Dear Stan forum members,
I’m trying to set up a simple intercept-only model with a lognormal likelihood and an adaptive prior for the varying a_an intercepts. The latter is done by adding a prior for sigma_an:
data{
int<lower=1> N;
int<lower=1> N_an;
int<lower=1> N_st;
int<lower=1> N_gr;
int idx_an[N];
int idx_st[N];
int idx_gr[N];
real<lower=0> Area_s[N];
}
parameters{
real a;
vector[N_an] a_an;
vector[N_st] a_st;
vector[N_gr] a_gr;
real<lower=0> sigma_an;
real<lower=0> sigma;
}
model{
vector[N] mu;
sigma ~ cauchy(0, 1 );
sigma_an ~ lognormal(0, 1 ); //half-Cauchy, half-normal, exponential priors give bfmi-low warning
a_an ~ normal( 0 , sigma_an );
a_st ~ normal( 0 , 1 );
a_gr ~ normal( 0 , 1 );
a ~ normal( 1 , 1 );
for (i in 1:N) {
mu[i] = a + a_an[idx_an[i]] + a_st[idx_st[i]] + a_gr[idx_gr[i]];
}
Area_s ~ lognormal(mu, sigma);
}
If, for sigma_an, I use the recommended half-Cauchy, half-normal, half-t or exponential prior (with a variety of scale parameters) I always get a “estimated Bayesian Fraction of Missing Information was low” warning (iter = 5000 and warmup = 1000). This, I think, means that the MC’s could not sufficiently explore the posterior. A warning that should not be ignored, probably. The recommendations are 1) reparameterization, 2) more warm-up samples. In my model I can’t think of a way to reparameterize and more warm-up samples did not solve the problem either (i tried up to warmup = 3000).
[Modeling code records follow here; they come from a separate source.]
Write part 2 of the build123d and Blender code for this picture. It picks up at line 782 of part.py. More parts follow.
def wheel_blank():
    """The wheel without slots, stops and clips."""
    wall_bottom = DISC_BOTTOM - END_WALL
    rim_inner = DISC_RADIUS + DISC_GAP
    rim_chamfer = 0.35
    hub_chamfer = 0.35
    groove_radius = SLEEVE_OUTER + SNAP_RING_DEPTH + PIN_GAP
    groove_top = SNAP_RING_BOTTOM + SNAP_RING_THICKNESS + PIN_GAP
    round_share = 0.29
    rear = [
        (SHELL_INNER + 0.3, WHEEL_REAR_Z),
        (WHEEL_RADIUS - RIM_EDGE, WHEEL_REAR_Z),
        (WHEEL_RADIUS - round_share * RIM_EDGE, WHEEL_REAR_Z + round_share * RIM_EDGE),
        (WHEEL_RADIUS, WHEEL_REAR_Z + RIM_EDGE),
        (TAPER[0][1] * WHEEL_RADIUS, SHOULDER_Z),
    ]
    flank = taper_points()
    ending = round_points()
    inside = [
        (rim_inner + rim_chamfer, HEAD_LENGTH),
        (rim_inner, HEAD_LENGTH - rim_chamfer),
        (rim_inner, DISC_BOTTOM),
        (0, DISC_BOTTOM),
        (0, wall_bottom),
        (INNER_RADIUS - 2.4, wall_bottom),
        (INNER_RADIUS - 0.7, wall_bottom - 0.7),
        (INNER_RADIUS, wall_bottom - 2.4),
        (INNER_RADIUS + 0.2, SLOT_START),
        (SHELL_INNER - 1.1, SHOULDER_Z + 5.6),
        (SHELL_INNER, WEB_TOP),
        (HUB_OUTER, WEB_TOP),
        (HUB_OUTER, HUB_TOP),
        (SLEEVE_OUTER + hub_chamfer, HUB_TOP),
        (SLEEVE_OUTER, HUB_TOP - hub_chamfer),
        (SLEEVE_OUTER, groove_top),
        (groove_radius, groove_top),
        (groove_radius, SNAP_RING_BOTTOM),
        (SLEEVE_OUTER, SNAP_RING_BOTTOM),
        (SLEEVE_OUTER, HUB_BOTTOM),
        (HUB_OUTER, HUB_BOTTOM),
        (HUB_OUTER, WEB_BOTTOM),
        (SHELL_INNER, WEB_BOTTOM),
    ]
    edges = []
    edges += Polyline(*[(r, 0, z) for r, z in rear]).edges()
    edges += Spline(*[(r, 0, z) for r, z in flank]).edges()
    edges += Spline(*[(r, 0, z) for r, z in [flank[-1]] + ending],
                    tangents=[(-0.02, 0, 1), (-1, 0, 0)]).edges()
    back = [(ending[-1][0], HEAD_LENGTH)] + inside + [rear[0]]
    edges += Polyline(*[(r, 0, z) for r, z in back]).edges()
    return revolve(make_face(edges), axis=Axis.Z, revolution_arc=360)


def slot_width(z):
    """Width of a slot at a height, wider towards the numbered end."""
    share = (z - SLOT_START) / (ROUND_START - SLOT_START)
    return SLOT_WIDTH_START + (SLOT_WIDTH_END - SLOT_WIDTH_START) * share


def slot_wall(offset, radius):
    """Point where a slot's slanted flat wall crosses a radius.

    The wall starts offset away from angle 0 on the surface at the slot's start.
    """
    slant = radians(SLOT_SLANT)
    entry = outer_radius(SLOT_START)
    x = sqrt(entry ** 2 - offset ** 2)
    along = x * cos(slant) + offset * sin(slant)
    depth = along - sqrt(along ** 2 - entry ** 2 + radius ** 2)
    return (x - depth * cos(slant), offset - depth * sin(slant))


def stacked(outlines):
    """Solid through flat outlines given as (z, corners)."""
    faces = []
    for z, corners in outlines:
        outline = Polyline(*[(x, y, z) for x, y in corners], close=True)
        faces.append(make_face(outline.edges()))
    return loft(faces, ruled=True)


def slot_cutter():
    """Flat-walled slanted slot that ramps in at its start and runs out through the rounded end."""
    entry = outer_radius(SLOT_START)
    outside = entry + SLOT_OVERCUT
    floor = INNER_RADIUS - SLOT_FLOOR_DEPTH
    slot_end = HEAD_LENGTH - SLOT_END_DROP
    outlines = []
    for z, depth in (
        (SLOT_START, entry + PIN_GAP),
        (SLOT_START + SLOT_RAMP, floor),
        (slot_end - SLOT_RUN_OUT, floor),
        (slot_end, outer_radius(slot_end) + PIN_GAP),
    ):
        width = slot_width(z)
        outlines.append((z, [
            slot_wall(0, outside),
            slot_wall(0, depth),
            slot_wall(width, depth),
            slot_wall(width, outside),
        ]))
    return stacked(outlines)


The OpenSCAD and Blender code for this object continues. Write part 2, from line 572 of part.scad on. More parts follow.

the pairs plot for the model with a half-Cauchy prior looks like this (energy__ and sigma_an are clearly correlated):
Now when I use a lognormal(0,1) prior for sigma_an the model runs smoothly and the a_an parameters do get regularized. The number of effective parameters according to WAIC is much lower than for the model without an adaptive prior. I used the lognormal because it seemed that the problems were with close-to-zero values of sigma_an and I don’t expect sigma_an to be close to zero anyway. Therefore I used the lognormal(0,1) which has less density close to zero but a fairly heavy tail. The pairs plot looks like this:
However the lognormal prior is not a recommended one, according to the prior choice recommendations and there is still some correlations between energy__ and sigma_an (although check_energy() returns "no pathological behavior). Since I’m fairly new to Stan and Bayesian stats (mainly self-thought, yikes) I am afraid of doing something that I should not be doing (besides meddling with Stan).
My questions are 1) is it “allowed” to use a lognormal prior for the standard deviation? 2) Is there a way I could reparameterize this model so a half-Cauchy/exponential prior might be applied without the bfmi-low warning? 3) Could I ignore the bfmi-low warning?
Thanks for reading,
Seb